Der Anstieg der Ausgaben insgesamt war, darauf weist das Statistische Bundesamt hin, auch durch außergewöhnlich hohe Zuwächse beim Erwerb von Beteiligungen und infolge von Kapitalerhöhungen (1. bis 3. Quartal 2009: 3,0 Mrd. Euro; 1. bis 3. Quartal 2008: 0,63 Mrd. Euro) der Landshauptstädte von Baden-Württemberg in Höhe von 945 Mio. Euro und Bayern in Höhe von 1,2 Mrd. Euro beeinflusst.

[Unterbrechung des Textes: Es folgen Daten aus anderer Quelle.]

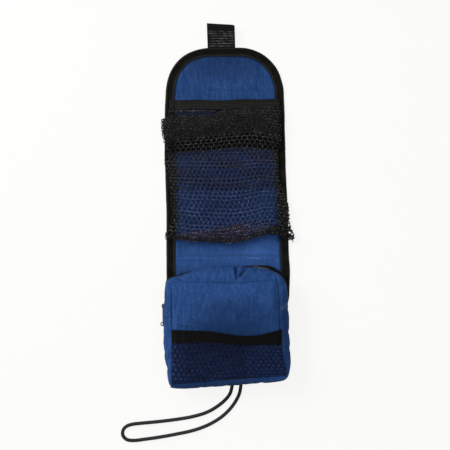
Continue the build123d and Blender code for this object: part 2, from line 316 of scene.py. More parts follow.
def net(name, size, place, finish, cell, thread, turn, soft):
    """A knitted net of six-sided holes, laid by place(u, v), with its rows turned in degrees.
    A cell is the pitch of the holes across and along, and a soft net has rounded threads."""
    width, length = size
    radius = cell[0] / math.sqrt(3)
    squash = cell[1] / (1.5 * radius)
    across, rows = round(width / cell[0]), round(length / cell[1])
    spare = 2
    extra = round(0.2 * rows) + spare if turn else 0
    work = bmesh.new()
    flat = flat_map(work)
    for row in range(-extra, rows + 1 + extra):
        for column in range(-extra, across + 1 + extra):
            spot = ((column + 0.5 * (row % 2)) * cell[0], row * 1.5 * radius, 0)
            bmesh.ops.create_circle(
                work, cap_ends=True, segments=6, radius=radius, matrix=Matrix.Translation(spot),
            )
    bmesh.ops.remove_doubles(work, verts=work.verts, dist=0.05)
    holes = list(work.faces)
    bmesh.ops.inset_individual(work, faces=holes, thickness=thread / 2)
    bmesh.ops.delete(work, geom=holes, context="FACES")
    wide, long = across * cell[0], rows * cell[1] / squash
    if turn:
        middle = Vector((wide / 2, long / 2, 0))
        turning = Matrix.Rotation(math.radians(turn), 3, "Z")
        bmesh.ops.rotate(work, verts=work.verts, cent=middle, matrix=turning)
        outside = [
            vert for vert in work.verts
            if not (-spare < vert.co.x < wide + spare and -spare < vert.co.y < long + spare)
        ]
        bmesh.ops.delete(work, geom=outside, context="VERTS")
    for face in work.faces:
        for loop in face.loops:
            loop[flat].uv = (loop.vert.co.x * MM, loop.vert.co.y * MM)
    for vert in work.verts:
        u = min(max(vert.co.x / wide, 0), 1)
        v = min(max(vert.co.y / long, 0), 1)
        vert.co = Vector(place(u, v)) * MM
    bmesh.ops.remove_doubles(work, verts=work.verts, dist=1e-6)
    bmesh.ops.dissolve_degenerate(work, edges=work.edges, dist=1e-6)
    piece = as_piece(name, work, finish)
    thicken(piece, net_thickness, 0)
    if soft:
        round_off(piece)
    return piece


def strand(name, points, diameter, finish, around):
    """A thread, cord or tube along points in space, with a number of faces around it."""
    points = [Vector(point) for point in points]
    marks = [0.0]
    for a, b in zip(points, points[1:]):
        marks.append(marks[-1] + (b - a).length)

    def place(u, v):
        index = min(round(v * (len(points) - 1)), len(points) - 1)
        way = points[min(index + 1, len(points) - 1)] - points[max(index - 1, 0)]
        level = way.cross(Vector((0, 0, 1))).normalized()
        up = level.cross(way).normalized()
        turn = 2 * math.pi * u
        return points[index] + (level * math.sin(turn) + up * math.cos(turn)) * diameter / 2

    work = laid_grid(around, len(points) - 1, (math.pi * diameter, marks[-1]), place)
    bmesh.ops.remove_doubles(work, verts=work.verts, dist=1e-7)
    bmesh.ops.holes_fill(work, edges=work.edges, sides=around)
    bmesh.ops.recalc_face_normals(work, faces=work.faces)
    return as_piece(name, work, finish)


def dots(name, spots, size, finish):
    """Many small rounded bodies, such as stitches. Each spot is a place and a way along."""
    work = bmesh.new()
    for place, way in spots:
        turn = Vector((1, 0, 0)).rotation_difference(way).to_matrix().to_4x4()
        scale = Matrix.Diagonal((size[0] / 2, size[1] / 2, size[2] / 2, 1))
        bmesh.ops.create_uvsphere(
            work, u_segments=6, v_segments=4, radius=MM,
            matrix=Matrix.Translation(Vector(place) * MM) @ turn @ scale,
        )
    return as_piece(name, work, finish)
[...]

4. Entwicklungen in den einzelnen Bundesländern

Gegenüber den Kommunen in den ostdeutschen Bundesländern mussten die Kommunen in Westdeutschland im Berichtszeitraum stärkere Einbrüche ihrer Einnahmen (Ost: -1,6 Prozent; West: -4,0 Prozent) bei gleichzeitig höheren Ausgabensteigerungen (Ost: +5,1 Prozent; West: +7,0 Prozent) verkraften. Die negative Entwicklung der Einnahmen- und Ausgabenseite hat sich in einigen Bundesländern wesentlich dynamischer vollzogen als im Durchschnitt.

5. Verschuldung

Im 1. bis 3. Quartal 2009 konnten die Kommunen ihre Kreditmarktschulden um netto knapp -2,0 Mrd. Euro zurückführen. Hingegen wurden die Kassenkredite gegenüber Ende 2008 erneut aufgestockt - auf inzwischen 33,8 Mrd. Euro. Damit setzt sich der Trend zu einer starken Zunahme der Kassenkredite im Jahr 2009 fort. Nahmen die Kassenkredite im Laufe des Jahres 2008 insgesamt um +1,4 Mrd. Euro zu, liegt der Zuwachs der Kassenkredite in den ersten neun Monaten dieses Jahres bereits bei +4,0 Mrd. Euro. Damit machen die Kassenkredite ca. 30 Prozent der Gesamtverschuldung der Kommunen aus.